##### COLLECTED MATERIAL #####

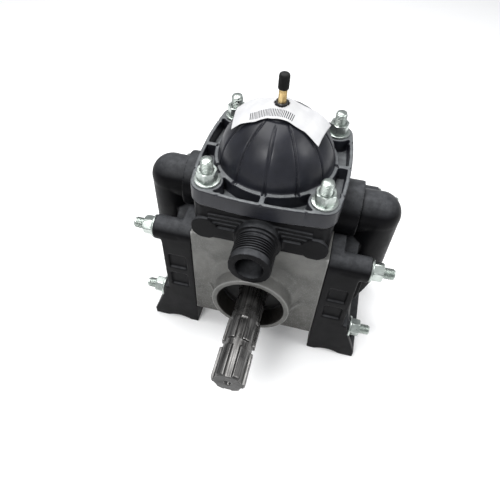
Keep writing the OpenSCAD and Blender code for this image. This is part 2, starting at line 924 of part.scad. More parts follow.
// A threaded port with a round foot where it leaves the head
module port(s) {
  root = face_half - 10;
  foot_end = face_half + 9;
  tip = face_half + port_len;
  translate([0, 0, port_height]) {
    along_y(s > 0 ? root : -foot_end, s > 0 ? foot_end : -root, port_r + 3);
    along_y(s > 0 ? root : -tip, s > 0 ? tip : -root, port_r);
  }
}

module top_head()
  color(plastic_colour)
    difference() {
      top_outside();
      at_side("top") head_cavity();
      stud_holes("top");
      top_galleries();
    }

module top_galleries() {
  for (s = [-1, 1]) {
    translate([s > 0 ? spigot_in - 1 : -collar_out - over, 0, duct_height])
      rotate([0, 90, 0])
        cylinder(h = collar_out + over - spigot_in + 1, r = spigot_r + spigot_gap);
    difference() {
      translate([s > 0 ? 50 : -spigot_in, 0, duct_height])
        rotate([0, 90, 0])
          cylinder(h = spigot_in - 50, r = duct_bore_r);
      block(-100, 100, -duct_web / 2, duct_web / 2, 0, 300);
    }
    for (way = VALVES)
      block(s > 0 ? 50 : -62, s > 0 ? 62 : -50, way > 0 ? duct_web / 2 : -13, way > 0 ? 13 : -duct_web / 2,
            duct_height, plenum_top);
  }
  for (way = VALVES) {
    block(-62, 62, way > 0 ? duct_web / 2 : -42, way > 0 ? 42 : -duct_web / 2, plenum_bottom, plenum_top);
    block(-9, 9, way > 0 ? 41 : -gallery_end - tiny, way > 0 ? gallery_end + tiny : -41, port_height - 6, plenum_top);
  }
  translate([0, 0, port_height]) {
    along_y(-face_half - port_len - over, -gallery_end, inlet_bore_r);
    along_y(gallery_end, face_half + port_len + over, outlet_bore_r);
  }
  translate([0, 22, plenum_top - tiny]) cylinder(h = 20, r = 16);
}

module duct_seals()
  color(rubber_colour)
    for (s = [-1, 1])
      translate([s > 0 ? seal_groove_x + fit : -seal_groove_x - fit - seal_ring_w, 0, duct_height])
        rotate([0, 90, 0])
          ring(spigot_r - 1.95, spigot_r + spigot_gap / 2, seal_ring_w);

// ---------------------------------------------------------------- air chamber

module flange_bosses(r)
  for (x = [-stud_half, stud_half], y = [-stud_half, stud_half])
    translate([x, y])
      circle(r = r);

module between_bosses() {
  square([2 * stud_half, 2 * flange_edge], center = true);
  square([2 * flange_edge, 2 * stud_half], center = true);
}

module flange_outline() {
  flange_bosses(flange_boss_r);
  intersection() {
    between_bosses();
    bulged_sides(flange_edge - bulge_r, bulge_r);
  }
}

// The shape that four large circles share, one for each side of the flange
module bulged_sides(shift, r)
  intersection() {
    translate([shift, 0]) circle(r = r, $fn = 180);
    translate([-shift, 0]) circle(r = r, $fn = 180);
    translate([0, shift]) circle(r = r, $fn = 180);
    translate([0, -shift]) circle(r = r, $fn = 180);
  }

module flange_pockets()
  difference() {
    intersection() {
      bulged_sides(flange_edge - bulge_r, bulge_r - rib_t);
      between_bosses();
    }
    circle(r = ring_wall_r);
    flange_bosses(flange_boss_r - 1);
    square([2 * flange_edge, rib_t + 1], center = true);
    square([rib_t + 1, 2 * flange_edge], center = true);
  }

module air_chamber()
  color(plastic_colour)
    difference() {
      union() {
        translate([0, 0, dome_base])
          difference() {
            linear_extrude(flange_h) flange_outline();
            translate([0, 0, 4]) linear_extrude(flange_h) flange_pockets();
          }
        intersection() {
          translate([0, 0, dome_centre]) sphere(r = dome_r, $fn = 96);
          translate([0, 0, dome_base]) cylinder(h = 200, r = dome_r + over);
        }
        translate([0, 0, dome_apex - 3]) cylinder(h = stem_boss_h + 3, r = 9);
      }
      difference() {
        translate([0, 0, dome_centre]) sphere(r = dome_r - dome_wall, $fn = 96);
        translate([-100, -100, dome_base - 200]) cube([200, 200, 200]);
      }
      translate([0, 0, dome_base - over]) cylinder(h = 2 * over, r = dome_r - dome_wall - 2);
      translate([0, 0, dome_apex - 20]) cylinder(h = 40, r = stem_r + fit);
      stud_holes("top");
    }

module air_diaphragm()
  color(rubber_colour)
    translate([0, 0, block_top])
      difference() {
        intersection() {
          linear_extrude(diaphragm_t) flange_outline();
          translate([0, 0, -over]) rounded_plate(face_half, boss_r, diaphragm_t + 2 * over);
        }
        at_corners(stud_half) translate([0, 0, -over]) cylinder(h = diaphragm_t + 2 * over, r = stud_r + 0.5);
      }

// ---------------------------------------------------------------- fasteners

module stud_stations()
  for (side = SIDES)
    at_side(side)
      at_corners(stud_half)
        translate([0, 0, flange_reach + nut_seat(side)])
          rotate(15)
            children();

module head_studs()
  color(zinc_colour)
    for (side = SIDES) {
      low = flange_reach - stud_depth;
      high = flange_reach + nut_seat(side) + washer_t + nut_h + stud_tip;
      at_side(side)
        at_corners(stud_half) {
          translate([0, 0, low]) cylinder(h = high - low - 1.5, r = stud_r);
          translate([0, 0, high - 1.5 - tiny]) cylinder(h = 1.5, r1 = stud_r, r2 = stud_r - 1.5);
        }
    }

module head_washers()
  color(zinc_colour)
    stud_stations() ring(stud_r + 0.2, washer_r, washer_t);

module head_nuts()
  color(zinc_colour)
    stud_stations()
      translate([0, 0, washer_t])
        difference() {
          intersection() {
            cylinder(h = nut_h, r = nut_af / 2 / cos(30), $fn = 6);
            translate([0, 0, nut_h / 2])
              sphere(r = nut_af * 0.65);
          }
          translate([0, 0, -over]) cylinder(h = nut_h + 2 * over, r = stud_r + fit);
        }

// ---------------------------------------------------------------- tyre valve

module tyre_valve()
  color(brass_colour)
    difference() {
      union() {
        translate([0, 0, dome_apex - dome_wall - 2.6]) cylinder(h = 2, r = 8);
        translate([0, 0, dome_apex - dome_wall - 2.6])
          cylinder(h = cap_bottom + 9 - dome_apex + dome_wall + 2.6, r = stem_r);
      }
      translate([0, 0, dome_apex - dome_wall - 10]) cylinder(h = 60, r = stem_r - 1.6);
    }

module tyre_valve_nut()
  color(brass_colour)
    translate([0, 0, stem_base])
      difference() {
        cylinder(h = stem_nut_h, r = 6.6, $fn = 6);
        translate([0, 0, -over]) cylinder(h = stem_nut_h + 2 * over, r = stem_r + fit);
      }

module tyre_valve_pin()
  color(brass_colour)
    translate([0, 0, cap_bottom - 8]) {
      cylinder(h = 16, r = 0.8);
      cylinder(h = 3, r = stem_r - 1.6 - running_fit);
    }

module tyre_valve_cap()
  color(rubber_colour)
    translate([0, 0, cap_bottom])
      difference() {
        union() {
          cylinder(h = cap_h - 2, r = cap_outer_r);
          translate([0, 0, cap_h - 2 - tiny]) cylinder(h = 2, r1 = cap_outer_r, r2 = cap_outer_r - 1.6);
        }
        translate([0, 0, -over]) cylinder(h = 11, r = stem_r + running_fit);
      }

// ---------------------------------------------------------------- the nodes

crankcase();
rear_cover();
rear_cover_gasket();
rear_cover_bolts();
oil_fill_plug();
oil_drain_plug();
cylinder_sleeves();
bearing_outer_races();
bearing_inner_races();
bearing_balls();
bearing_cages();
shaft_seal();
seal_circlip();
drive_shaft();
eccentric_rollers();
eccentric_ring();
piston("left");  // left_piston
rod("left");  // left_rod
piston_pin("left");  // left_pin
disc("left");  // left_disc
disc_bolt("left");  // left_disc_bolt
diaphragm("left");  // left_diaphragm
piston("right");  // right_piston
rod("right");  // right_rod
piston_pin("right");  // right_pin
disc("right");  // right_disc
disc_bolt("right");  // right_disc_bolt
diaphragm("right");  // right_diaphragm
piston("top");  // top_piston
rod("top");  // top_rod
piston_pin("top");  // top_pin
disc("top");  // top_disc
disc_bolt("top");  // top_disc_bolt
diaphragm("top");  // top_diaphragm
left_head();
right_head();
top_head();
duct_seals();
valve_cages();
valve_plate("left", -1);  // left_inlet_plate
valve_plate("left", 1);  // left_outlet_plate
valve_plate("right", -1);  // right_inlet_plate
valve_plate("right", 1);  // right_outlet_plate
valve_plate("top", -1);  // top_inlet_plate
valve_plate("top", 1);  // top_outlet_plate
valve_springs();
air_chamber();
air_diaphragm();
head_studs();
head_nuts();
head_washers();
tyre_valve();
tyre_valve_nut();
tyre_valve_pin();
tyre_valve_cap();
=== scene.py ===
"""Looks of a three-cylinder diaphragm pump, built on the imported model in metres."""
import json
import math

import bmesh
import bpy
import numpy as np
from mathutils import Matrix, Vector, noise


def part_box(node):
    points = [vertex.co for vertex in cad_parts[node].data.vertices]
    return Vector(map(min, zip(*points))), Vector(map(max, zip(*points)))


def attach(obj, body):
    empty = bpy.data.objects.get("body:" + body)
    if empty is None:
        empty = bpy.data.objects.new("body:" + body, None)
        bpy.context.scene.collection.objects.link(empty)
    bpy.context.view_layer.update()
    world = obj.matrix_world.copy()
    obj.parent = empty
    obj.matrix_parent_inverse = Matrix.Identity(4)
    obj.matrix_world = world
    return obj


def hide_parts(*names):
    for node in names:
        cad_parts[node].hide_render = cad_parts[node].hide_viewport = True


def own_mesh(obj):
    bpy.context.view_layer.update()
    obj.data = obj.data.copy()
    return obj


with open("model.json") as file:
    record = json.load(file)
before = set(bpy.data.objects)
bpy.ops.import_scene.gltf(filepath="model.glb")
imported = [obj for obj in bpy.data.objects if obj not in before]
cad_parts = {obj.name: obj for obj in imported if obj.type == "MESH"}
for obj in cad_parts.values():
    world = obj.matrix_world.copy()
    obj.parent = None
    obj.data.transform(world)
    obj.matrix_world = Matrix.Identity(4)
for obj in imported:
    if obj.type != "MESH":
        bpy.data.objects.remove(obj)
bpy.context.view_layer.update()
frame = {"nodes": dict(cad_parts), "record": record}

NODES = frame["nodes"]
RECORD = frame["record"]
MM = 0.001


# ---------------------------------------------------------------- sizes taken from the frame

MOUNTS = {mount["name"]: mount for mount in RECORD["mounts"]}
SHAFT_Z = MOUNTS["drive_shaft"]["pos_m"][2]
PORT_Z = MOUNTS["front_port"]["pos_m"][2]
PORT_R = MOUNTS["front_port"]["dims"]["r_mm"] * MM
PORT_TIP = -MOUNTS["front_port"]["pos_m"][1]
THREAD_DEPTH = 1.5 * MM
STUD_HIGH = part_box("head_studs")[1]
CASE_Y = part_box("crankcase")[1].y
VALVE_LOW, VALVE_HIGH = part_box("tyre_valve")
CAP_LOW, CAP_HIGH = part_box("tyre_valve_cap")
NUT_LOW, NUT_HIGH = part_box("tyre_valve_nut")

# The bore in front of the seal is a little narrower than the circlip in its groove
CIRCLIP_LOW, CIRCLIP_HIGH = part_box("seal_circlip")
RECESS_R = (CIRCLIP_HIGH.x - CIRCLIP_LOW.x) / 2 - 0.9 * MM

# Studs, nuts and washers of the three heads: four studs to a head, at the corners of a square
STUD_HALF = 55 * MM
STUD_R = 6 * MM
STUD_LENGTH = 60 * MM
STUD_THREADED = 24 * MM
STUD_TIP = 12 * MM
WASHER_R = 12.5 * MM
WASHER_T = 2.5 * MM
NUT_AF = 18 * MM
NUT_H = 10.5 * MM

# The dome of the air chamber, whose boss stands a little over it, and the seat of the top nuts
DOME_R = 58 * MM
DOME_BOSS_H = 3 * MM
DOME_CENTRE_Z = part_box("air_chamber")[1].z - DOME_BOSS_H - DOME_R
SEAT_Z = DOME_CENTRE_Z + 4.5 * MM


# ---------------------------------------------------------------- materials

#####

The lines to quote run from the one containing "right_head();" to the one containing "obj.matrix_world = Matrix.Identity(4)". Quote them exactly, with both of those lines, and nothing else.

[EXERCISE RESULT]
right_head();
top_head();
duct_seals();
valve_cages();
valve_plate("left", -1);  // left_inlet_plate
valve_plate("left", 1);  // left_outlet_plate
valve_plate("right", -1);  // right_inlet_plate
valve_plate("right", 1);  // right_outlet_plate
valve_plate("top", -1);  // top_inlet_plate
valve_plate("top", 1);  // top_outlet_plate
valve_springs();
air_chamber();
air_diaphragm();
head_studs();
head_nuts();
head_washers();
tyre_valve();
tyre_valve_nut();
tyre_valve_pin();
tyre_valve_cap();
=== scene.py ===
"""Looks of a three-cylinder diaphragm pump, built on the imported model in metres."""
import json
import math

import bmesh
import bpy
import numpy as np
from mathutils import Matrix, Vector, noise


def part_box(node):
    points = [vertex.co for vertex in cad_parts[node].data.vertices]
    return Vector(map(min, zip(*points))), Vector(map(max, zip(*points)))


def attach(obj, body):
    empty = bpy.data.objects.get("body:" + body)
    if empty is None:
        empty = bpy.data.objects.new("body:" + body, None)
        bpy.context.scene.collection.objects.link(empty)
    bpy.context.view_layer.update()
    world = obj.matrix_world.copy()
    obj.parent = empty
    obj.matrix_parent_inverse = Matrix.Identity(4)
    obj.matrix_world = world
    return obj


def hide_parts(*names):
    for node in names:
        cad_parts[node].hide_render = cad_parts[node].hide_viewport = True


def own_mesh(obj):
    bpy.context.view_layer.update()
    obj.data = obj.data.copy()
    return obj


with open("model.json") as file:
    record = json.load(file)
before = set(bpy.data.objects)
bpy.ops.import_scene.gltf(filepath="model.glb")
imported = [obj for obj in bpy.data.objects if obj not in before]
cad_parts = {obj.name: obj for obj in imported if obj.type == "MESH"}
for obj in cad_parts.values():
    world = obj.matrix_world.copy()
    obj.parent = None
    obj.data.transform(world)
    obj.matrix_world = Matrix.Identity(4)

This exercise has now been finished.